Most constant readers will have heard of the six-volume work by Norwegian author Karl Ove Knausgaard, My Struggle. Those who have not yet dipped or plunged into it, however, should know that the struggle does not apply to the writing or reading. Knausgaard appears to write effortlessly, fluidly, a rhythmic prose that has reeled this reader in and held her for two of the thick volumes. As for the life he documents in careful detail, well that is often a struggle; avoiding his father's anger, dealing with the disgusting aftermath of his death; so struck by the rejection of a girl that he self-harms, as it is called in current parlance, literally cuts himself.
     I like the way he plays with my attention. At one point he fixes it on the scene at a tawdry amusement park where he and his family have stopped after having left the home of friends who were not used to young children. Everyone's hot and the baby starts wailing, for no apparent reason, unless he's been stung by a wasp. But nothing dramatic happens, in fact there is little conventional drama in the 700 pages I have read so far. Nothing and yet somehow everything happens. Daily life makes the ever ongoing foreground, with occasional time outs for literary musings and philosophical thoughts, deep discussions with his friend Geir. The forementioned cutting turns out not to have been deep enough to score Karl Ove's face; embarrassed by his extremes of feeling, he chalks it off to drunkeness. Not long after the amusement park incident he is writing about Dostoyevsky and the drama of the soul.
    While most writers of realism use at least some material from their own lives, My Struggle is deliberately autobiographical. I heard Knausgaard say in an interview that basically everything is true.  The characters are actual people identified by their real names, as are the places he refers to. It is unlikely that he would be walking around the world with a notebook or a recorder of some kind, but he's a wizard with details and dialogue. And he doesn't merely report. He relates the yellow and grey of a restaurant's decor, the grey green white of a landscape to the use of colour in modern art. He has made enemies in Norway because of his honesty; yet the feel of truth makes the book compelling and not because of voyeurism. I don't know any of these people and for those of us who are in no danger of having his thoughts on our appearance or character or our relationships with him exposed, he is a sympathetic narrator. It has often been woman authors who use dailiness in their work. As a writer who has done that myself, aimed to depict the spectacle of so-called ordinary life, I have felt I must explain why I do it. But Knausgaard freely recounts what he made for dinner, how he cleaned the apartment or painted it, the neighbours, the activity on the street outside the balcony where he smokes and smokes, though by late in Volume 2  he realizes he's going to have to quit. His lungs are burning and his throat full of phlegm in the morning. When he and Linda fight, I wonder if this will be it for them while knowing perfectly well that in the last Wikipedia entry they are still together and now have four children. Portrait of a marriage day by day.

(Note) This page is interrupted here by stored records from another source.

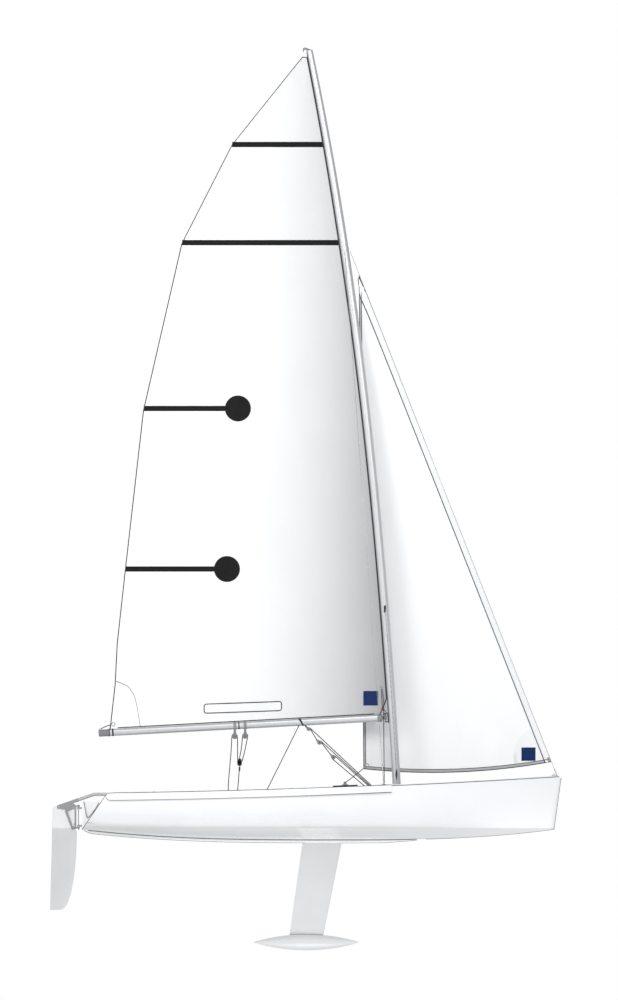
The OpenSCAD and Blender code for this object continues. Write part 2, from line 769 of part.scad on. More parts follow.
strap_h = 120;
module toe_strap(side) {
    y = side * 170;
    color("black") {
        translate([-1750, y - 25, floor_height + strap_h]) cube([1500, 50, 5]);
        for (x = [-1750, -255])
            translate([x, y - 25, floor_height]) cube([5, 50, strap_h]);
    }
}
module toe_strap_port() toe_strap(1);
module toe_strap_starboard() toe_strap(-1);

module bulkhead_hatch() {
    low = at_station(bulkhead_x, 0, floor_height);
    top_foot = bulkhead_x + bulkhead_lean;
    high = at_station(top_foot, 0, sheer_z(head(top_foot)));
    middle = lerp(low, high, 0.5);
    color("dimgray")
        translate([middle.x, 110, middle.z]) rotate([0, atan2(high.x - low.x, high.z - low.z) - 90, 0])
            translate([0, 0, seat]) cylinder(r = 62, h = 12);
}

hull();
deck();
gunwale_port();
gunwale_starboard();
keel_band();
keel_fin();
keel_bulb();
keel_console();
lifting_eye();
mast_step();
mast();
masthead_crane();
hounds_tangs();
forestay();
shroud_port();
shroud_starboard();
chainplate_port();
chainplate_starboard();
bow_fitting();
gooseneck_bracket();
stern_gantry();
gudgeons();
mainsheet_base();
jib_fairlead_port();
jib_fairlead_starboard();
toe_strap_port();
toe_strap_starboard();
bulkhead_hatch();
rudder_stock();
pintle_rod();
tiller();
tiller_extension();
blade_bolt();
rudder_blade();
boom();
boom_toggle();
boom_end_cap();
mainsail();
jib();
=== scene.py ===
"""Looks of the sailing dinghy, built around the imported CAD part. Lengths are in metres.
X points to the bow, Y to port and Z up, and the waterline is Z = 0."""
from math import cos, pi, radians, sin, sqrt, tan

import bmesh
import bpy
from mathutils import Matrix, Vector
from mathutils.geometry import delaunay_2d_cdt


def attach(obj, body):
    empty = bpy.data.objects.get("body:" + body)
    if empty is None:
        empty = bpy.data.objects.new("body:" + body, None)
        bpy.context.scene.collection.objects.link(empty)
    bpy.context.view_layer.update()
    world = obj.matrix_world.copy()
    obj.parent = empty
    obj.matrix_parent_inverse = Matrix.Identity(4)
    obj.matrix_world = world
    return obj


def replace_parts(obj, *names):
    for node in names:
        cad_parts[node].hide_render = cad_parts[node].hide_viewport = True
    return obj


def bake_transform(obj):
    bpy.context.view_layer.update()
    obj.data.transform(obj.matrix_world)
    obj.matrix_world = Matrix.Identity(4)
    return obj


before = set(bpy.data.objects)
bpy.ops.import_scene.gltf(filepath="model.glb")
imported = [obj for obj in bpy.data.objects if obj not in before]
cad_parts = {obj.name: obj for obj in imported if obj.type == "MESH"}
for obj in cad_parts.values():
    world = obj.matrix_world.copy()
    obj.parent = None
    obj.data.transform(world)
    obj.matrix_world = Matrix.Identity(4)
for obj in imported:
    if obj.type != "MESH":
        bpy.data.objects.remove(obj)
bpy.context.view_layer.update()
scene = bpy.context.scene
SIDES = ((1, "port"), (-1, "starboard"))
PORT = Vector((0, 1, 0))

# ---------------------------------------------------------------- camera, light and floor

PICTURE_HEIGHT = 9.68       # metres that the picture's long side covers
PICTURE_CENTRE = (-0.123, 3.175)

camera_data = bpy.data.cameras.new("camera")
camera_data.type = "ORTHO"
camera_data.ortho_scale = PICTURE_HEIGHT
camera_data.clip_end = 200
camera = bpy.data.objects.new("camera", camera_data)
camera.location = (PICTURE_CENTRE[0], -30, PICTURE_CENTRE[1])
camera.rotation_euler = (radians(90), 0, 0)
scene.collection.objects.link(camera)
scene.camera = camera
scene.view_settings.view_transform = "Standard"


def lerp(a, b, t):
    return a + (b - a) * t


def clamp01(v):
    return min(1.0, max(0.0, v))


def spread(a, b, n):
    """n even steps from a to b, both ends included."""
    return [lerp(a, b, i / n) for i in range(n + 1)]


def turns(n):
    """The angles of n even steps round a circle."""
    return [2 * pi * k / n for k in range(n)]


def area_light(name, place, target, size, watts):
    data = bpy.data.lights.new(name, "AREA")
    data.shape = "DISK"
    data.size = size
    data.energy = watts
    light = bpy.data.objects.new(name, data)
    light.location = place
    light.rotation_mode = "QUATERNION"
    light.rotation_quaternion = (Vector(target) - Vector(place)).to_track_quat("-Z", "Y")
    scene.collection.objects.link(light)


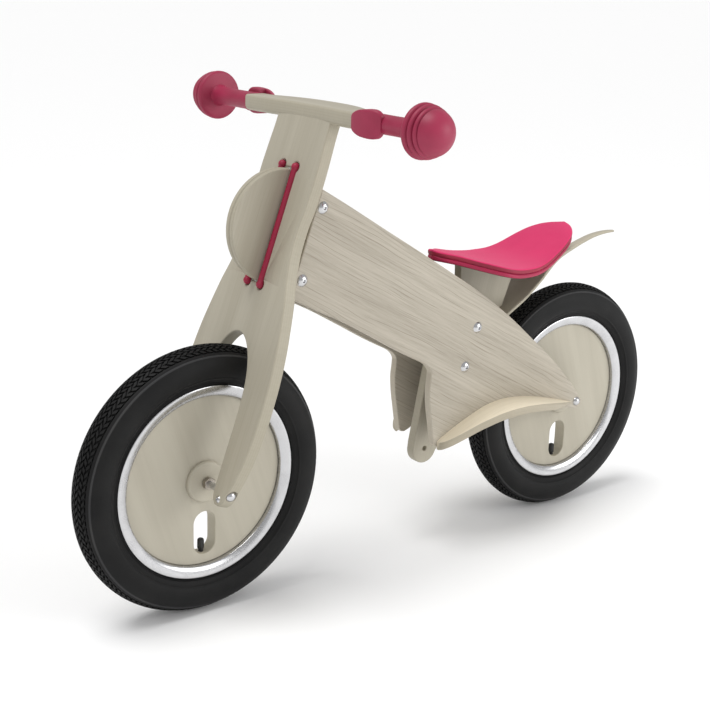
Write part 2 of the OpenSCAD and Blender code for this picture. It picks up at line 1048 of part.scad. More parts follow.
module front_disc() {
    color([0.86, 0.80, 0.68])
        wheel_place(front_x)
            wheel_disc();
}

module rear_disc() {
    color([0.86, 0.80, 0.68])
        wheel_place(rear_x)
            wheel_disc();
}

module front_bosses() {
    color([0.86, 0.80, 0.68])
        wheel_place(front_x)
            bosses();
}

module rear_bosses() {
    color([0.86, 0.80, 0.68])
        wheel_place(rear_x)
            bosses();
}

module front_bearings() {
    color([0.7, 0.71, 0.73])
        wheel_place(front_x)
            bearings();
}

module rear_bearings() {
    color([0.7, 0.71, 0.73])
        wheel_place(rear_x)
            bearings();
}

module front_hub_sleeve() {
    color([0.7, 0.71, 0.73])
        wheel_place(front_x)
            hub_sleeve();
}

module rear_hub_sleeve() {
    color([0.7, 0.71, 0.73])
        wheel_place(rear_x)
            hub_sleeve();
}

module front_valve() {
    color([0.08, 0.08, 0.08])
        wheel_place(front_x)
            valve();
}

module rear_valve() {
    color([0.08, 0.08, 0.08])
        wheel_place(rear_x)
            valve();
}

// ---------------------------------------------------------------- output

side_panel_left();
side_panel_right();
steering_disc_left();
steering_disc_right();
head_spacers();
head_bolts();
head_nuts();
seat_plate();
frame_spacers();
frame_bolts();
frame_nuts();
seat_base();
seat_pad();
seat_block();
seat_screws();
mudguard();
mudguard_block();
mudguard_screws();
footrest_left();
footrest_right();
footrest_screws();
rear_axle();
rear_axle_caps();
rear_axle_spacers();
fork_plank();
handlebar_board();
handlebar_screws();
grip_left();
grip_right();
steering_pin();
steering_washers();
buffer_cords();
front_axle();
front_axle_caps();
front_hub_nuts();
fork_tip_screws();
front_tyre();
front_tube();
front_rim();
front_disc();
front_bosses();
front_bearings();
front_hub_sleeve();
front_valve();
rear_tyre();
rear_tube();
rear_rim();
rear_disc();
rear_bosses();
rear_bearings();
rear_hub_sleeve();
rear_valve();
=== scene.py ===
import bpy
import bmesh
import math
from mathutils import Matrix, Vector, noise


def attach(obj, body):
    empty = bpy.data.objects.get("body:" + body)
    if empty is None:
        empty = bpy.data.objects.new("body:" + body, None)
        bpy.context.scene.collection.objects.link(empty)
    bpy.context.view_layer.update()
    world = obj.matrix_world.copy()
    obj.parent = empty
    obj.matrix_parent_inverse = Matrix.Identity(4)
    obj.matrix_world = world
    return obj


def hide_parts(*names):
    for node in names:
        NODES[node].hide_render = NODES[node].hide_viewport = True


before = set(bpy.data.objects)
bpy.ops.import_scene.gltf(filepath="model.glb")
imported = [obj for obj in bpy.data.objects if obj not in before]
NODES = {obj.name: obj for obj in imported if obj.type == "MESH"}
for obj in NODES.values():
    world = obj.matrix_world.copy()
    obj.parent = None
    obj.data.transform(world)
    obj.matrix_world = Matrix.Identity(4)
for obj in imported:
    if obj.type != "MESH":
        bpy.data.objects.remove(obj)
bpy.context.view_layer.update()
MM = 0.001
SCENE = bpy.context.scene


# ------------------------------------------------------------------ camera, floor and light

def make_camera():
    yaw, pitch, roll = (math.radians(a) for a in (-128.2966, -16.4512, 1.8101))
    ahead = Vector((math.cos(pitch) * math.cos(yaw), math.cos(pitch) * math.sin(yaw), math.sin(pitch)))
    side = ahead.cross(Vector((0, 0, 1))).normalized()
    up = side.cross(ahead)
    right = math.cos(roll) * side + math.sin(roll) * up
    top = -math.sin(roll) * side + math.cos(roll) * up
    data = bpy.data.cameras.new("camera")
    data.sensor_width = 36
    data.lens = 67.745
    data.clip_end = 200
    camera = bpy.data.objects.new("camera", data)
    m = Matrix((right, top, -ahead)).transposed().to_4x4()
    m.translation = Vector((0.99677, 1.17709, 0.70380))
    camera.matrix_world = m
    SCENE.collection.objects.link(camera)
    SCENE.camera = camera


def make_sun(name, strength, angle, towards):
    data = bpy.data.lights.new(name, "SUN")
    data.energy = strength
    data.angle = math.radians(angle)
    sun = bpy.data.objects.new(name, data)
    sun.rotation_euler = Vector(towards).to_track_quat("-Z", "Y").to_euler()
    SCENE.collection.objects.link(sun)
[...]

The marriage of two highly charged people, too, or so Knausgaard's driving pace impels me to think of them.
     I don't know if I will read all six books. I wonder if he can keep me enthralled. Will his acute self-consciousness eventually seem like a pose? A strategy? Will I feel that he has overstayed his welcome?
     I do know that reading the first two volumes of My Struggle has returned me to my late teens and twenties when I was always excited about reading, when a good day meant a pile of unread books by my chair and nothing to stop me from opening them. I will order the third volume, maybe the fourth when it is translated. In between I will miss him; I will feel that I have I moved to a different country where Norwegian names are rarely spoken and no one debates the difference between Nordic countries, and if someone describes how he made dinner and poured a glass of wine for his wife and watched his baby sleeping on her back, the scene may not be as captivating as it is in the words of the often tortured, always questing Karl Ove Knausgaard, though he would surely cringe to hear it.